STATED TASK:
Starting at the first line of the data below, write out each line exactly until you reach the line containing "z_dir=(1, 0, 0))", and include that line too.

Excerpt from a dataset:

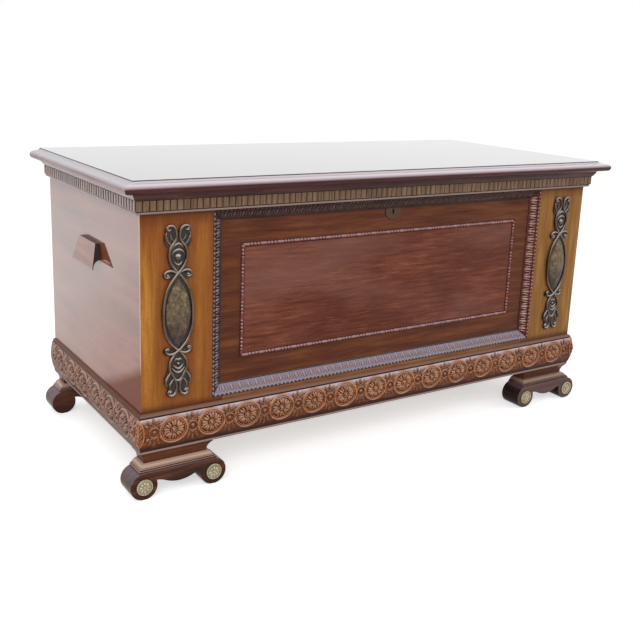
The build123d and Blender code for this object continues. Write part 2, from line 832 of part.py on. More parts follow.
def hinge_end_on(x):
    """Plane across the hinge line, looking along +X."""
    return Plane(origin=(x, hinge_y, hinge_z), x_dir=(0, 1, 0), z_dir=(1, 0, 0))


def hinge_leaf(hinge_x, first_knuckle, low, high, bore_radius, hole_planes):
    """Flat leaf let into the wood, with every other knuckle rolled round the pin."""
    start = hinge_x - hinge_length / 2
    flat_end = back_y
    block((start, start + hinge_length), (inner_back, flat_end), (low, high))
    for index in range(first_knuckle, knuckle_count, 2):
        near = start + index * knuckle_length + knuckle_clearance / 2
        far = near + knuckle_length - knuckle_clearance
        block((near, far), (flat_end, hinge_y), (low, high))
        peg(hinge_end_on(near), knuckle_radius, far - near)
        peg(hinge_end_on(near), bore_radius, far - near, Mode.SUBTRACT)
    screw_holes(hole_planes, hinge_leaf_thickness)


for name, hinge_x in hinge_places:
    with BuildPart() as case_leaf:
        hinge_leaf(hinge_x, 0, leaf_bottom, case_top, hinge_pin_radius, hinge_case_screws)
    case_leaf.part.label = f"hinge_case_leaf_{name}"
    export_step(case_leaf.part, f"parts/hinge_case_leaf_{name}.step")

    with BuildPart() as lid_leaf:
        hinge_leaf(hinge_x, 1, skirt_bottom, leaf_top, hinge_pin_radius + pin_clearance, hinge_lid_screws)
    lid_leaf.part.label = f"hinge_lid_leaf_{name}"
    export_step(lid_leaf.part, f"parts/hinge_lid_leaf_{name}.step")

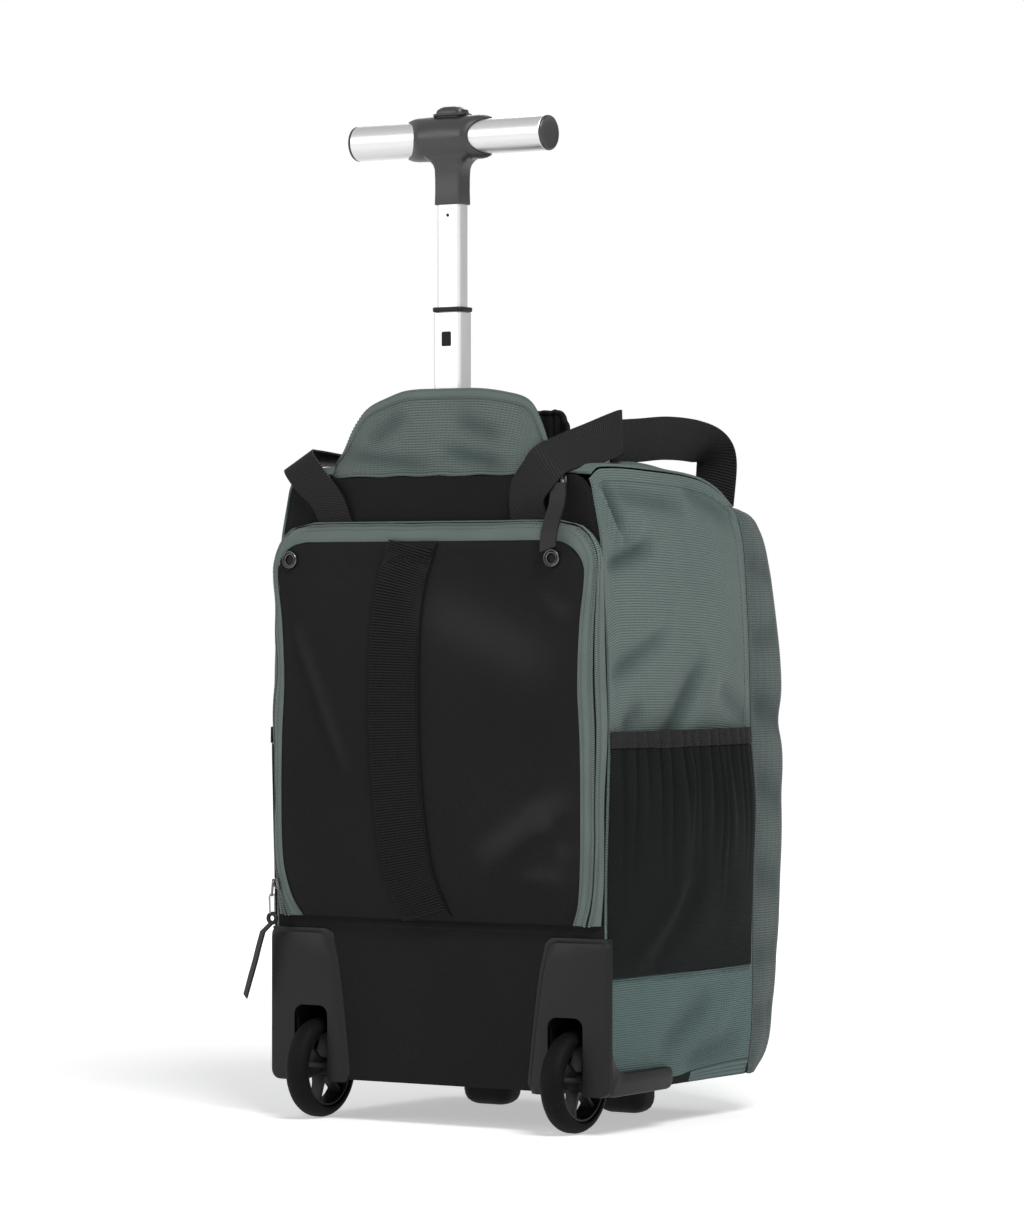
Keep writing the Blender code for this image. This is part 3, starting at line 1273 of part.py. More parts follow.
def build_pullers(parent):
    """Zip sliders with their wire loops and the two flexible pullers."""
    v = (LEFT_SLIDER_Z - BASE_SEAM_Z) / (COVER_TOP_Z - BASE_SEAM_Z)
    edge = cover_point(-1.0, v)
    rim = (edge, Vector((-1.0, 0.0, 0.0)))
    step = gusset_point(rim, 0.6) - gusset_point(rim, 0.4)
    facing = step.cross(Vector((0.0, 0.0, -1.0))).normalized()
    if facing.x > 0.0:
        facing.negate()
    seat = gusset_point(rim, 0.5, ZIP_THICKNESS + CURVED_GAP)
    up = Vector((0.0, 0.0, 1.0))
    slider("zip_slider_left", seat, facing, up, parent)
    hang = Vector((-0.02, -0.10, -1.0)).normalized()
    proud = SLIDER_HEIGHT + RING_WIRE + SEAM_GAP
    top = seat + facing * proud + up * RING_LENGTH * 0.35
    wire_loop("zip_ring_left", RING_WIDTH, RING_LENGTH, top, facing, hang, parent)
    lower = top + hang * (RING_LENGTH + 2 * RING_WIRE + SEAM_GAP)
    swing = Vector((0.06, -0.06, -1.0)).normalized()
    wire_loop("zip_link_left", RING_WIDTH * 0.6, LINK_LENGTH, lower, facing, swing, parent)
    right_seat = Vector((RIGHT_SLIDER_X, BACK_Y - SEAM_GAP, RIGHT_SLIDER_Z))
    outward = Vector((0.0, -1.0, 0.0))
    slider("zip_slider_right", right_seat, outward, up, parent)
    fall = Vector((0.0, -0.20, -1.0)).normalized()
    start = right_seat + outward * proud + up * SLIDER_LENGTH * 0.1
    wire_loop("zip_ring_right", RING_WIDTH, RING_LENGTH, start, outward, fall, parent)
    left_start = lower + swing * LINK_LENGTH + Vector(PULLER_LEFT_SEAT)
    right_start = start + fall * RING_LENGTH + Vector(PULLER_RIGHT_SEAT)
    for word, table, width, begin in (("left", PULLER_LEFT, PULLER_WIDTH, left_start),
                                      ("right", PULLER_RIGHT, TAB_WIDTH, right_start)):
        sheet("puller_" + word, tongue(table, width, begin), 1, 8, PULLER_THICKNESS, RUBBER, parent, offset=0.0)


def centre_on_floor(root):
    """Shift the whole bag so that the middle of its bounding box on the floor is the origin."""
    bpy.context.view_layer.update()
    graph = bpy.context.evaluated_depsgraph_get()
    corners = []
    for made in PARTS.objects:
        if made.type != "MESH":
            continue
        shown = made.evaluated_get(graph)
        corners += [shown.matrix_world @ vertex.co for vertex in shown.data.vertices]
    low = [min(corner[k] for corner in corners) for k in range(3)]
    high = [max(corner[k] for corner in corners) for k in range(3)]
    root.location = (-(low[0] + high[0]) / 2, -(low[1] + high[1]) / 2, -low[2])
    bpy.context.view_layer.update()


def main():
    """Build the whole backpack."""
    root = add_empty("backpack", (0.0, 0.0, 0.0))
    build_sides(root)
    build_top(root)
    build_front(root)
    build_bottom(root)
    build_back(root)
    build_cover(root)
    build_hood(root)
    build_handle(root)
    build_housings(root)
    build_wheels(root)
    build_feet(root)
    build_pockets(root)
    build_straps(root)
    build_pullers(root)
    centre_on_floor(root)


main()
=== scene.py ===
"""Looks of a wheeled backpack with a telescopic T handle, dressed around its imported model.

Lengths are in metres. Shapes are worked out in the wheel frame, whose origin is on the floor midway
between the wheels, with the back of the bag towards -Y, and are then shifted into the row frame.
"""

import logging
import math
from dataclasses import dataclass, field
from enum import Enum
from typing import Callable, Iterable, Optional, Sequence, TypeVar, Union

import bmesh
import bpy
from mathutils import Matrix, Vector, noise


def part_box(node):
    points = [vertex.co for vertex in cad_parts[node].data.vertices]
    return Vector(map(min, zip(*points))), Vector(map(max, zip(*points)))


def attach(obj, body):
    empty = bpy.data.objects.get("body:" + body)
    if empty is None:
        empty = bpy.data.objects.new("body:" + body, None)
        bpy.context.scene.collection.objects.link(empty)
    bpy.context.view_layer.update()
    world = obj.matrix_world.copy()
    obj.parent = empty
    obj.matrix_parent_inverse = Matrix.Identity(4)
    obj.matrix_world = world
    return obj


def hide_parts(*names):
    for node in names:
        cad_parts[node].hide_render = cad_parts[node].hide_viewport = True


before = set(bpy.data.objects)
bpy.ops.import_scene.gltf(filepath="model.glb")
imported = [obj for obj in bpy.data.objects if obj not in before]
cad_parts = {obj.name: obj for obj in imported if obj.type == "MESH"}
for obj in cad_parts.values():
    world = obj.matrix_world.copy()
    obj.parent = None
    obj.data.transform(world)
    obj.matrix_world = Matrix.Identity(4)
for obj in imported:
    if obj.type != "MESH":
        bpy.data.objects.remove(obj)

LOG = logging.getLogger("backpack")
Mixed = TypeVar("Mixed", float, Vector)
Operand = Union["Num", float]
Colour = Union[bpy.types.NodeSocket, Sequence[float]]
PointOf = Callable[[float, float], Vector]
Table = Sequence[Sequence[float]]
KeepFace = Callable[[Vector], bool]
FoldAt = Callable[[Vector], float]
CutSize = tuple[float, float]
CLOTH_MAP = "cloth"
# Fold depth attribute: the mask for painted shade in creases and painted highlight on ridges.
FOLD = "fold"
FACING = "facing"
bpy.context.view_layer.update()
X_AXIS = Vector((1, 0, 0))
THREAD_WIDTH, THREAD_HEIGHT = 0.0006, 0.0005
SEAM_LIFT = 0.0002


class Body(Enum):
    """Bodies that pieces ride on."""

    BAG = "bag"
    LOWER = "lower_stage"
    UPPER = "upper_stage"
    BUTTON = "push_button"
    WHEEL_LEFT = "wheel_left"
    WHEEL_RIGHT = "wheel_right"


class Grain(Enum):
    """Shapes that rows of small things are made of."""

    THREAD = "thread"
    BAR = "bar"


SIDES = (("left", -1), ("right", 1))


def read_table(table: Table, position: float, column: int) -> float:
    """Value of a column at a position of a table's first column, by smooth interpolation.

    Args:
        table: Rows in rising order of their first number.
        position: Where to read.
        column: Which number of a row to read.

    Returns:
        The interpolated value.
    """
    if position <= table[0][0]:
        return table[0][column]
    if position >= table[-1][0]:
        return table[-1][column]
    index = 0
    while table[index + 1][0] < position:
        index += 1

    def slope(row: int) -> float:
        """Slope of the column at a row.

        Args:
            row: Index of the row.

        Returns:
            The slope.
        """
        low = table[max(row - 1, 0)]
        high = table[min(row + 1, len(table) - 1)]
        return (high[column] - low[column]) / (high[0] - low[0])

    start, end = table[index], table[index + 1]
    span = end[0] - start[0]
    t = (position - start[0]) / span
    w = (2 * t ** 3 - 3 * t ** 2 + 1, t ** 3 - 2 * t ** 2 + t, -2 * t ** 3 + 3 * t ** 2, t ** 3 - t ** 2)
    return (w[0] * start[column] + w[1] * span * slope(index)
            + w[2] * end[column] + w[3] * span * slope(index + 1))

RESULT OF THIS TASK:
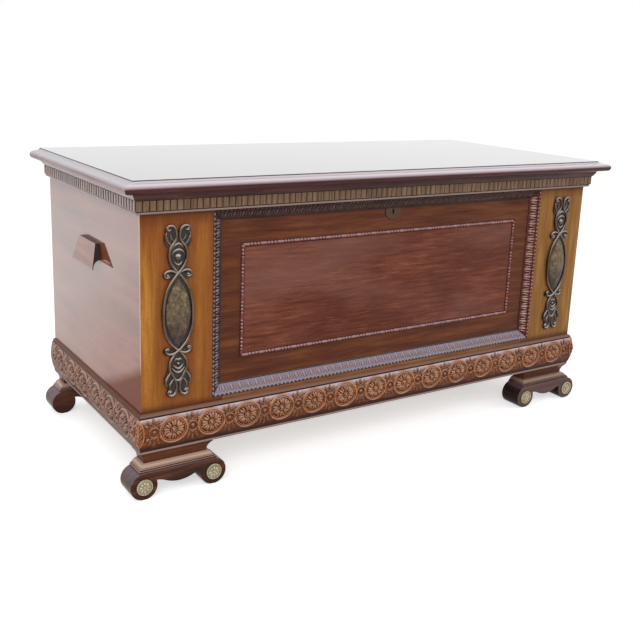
The build123d and Blender code for this object continues. Write part 2, from line 832 of part.py on. More parts follow.
def hinge_end_on(x):
    """Plane across the hinge line, looking along +X."""
    return Plane(origin=(x, hinge_y, hinge_z), x_dir=(0, 1, 0), z_dir=(1, 0, 0))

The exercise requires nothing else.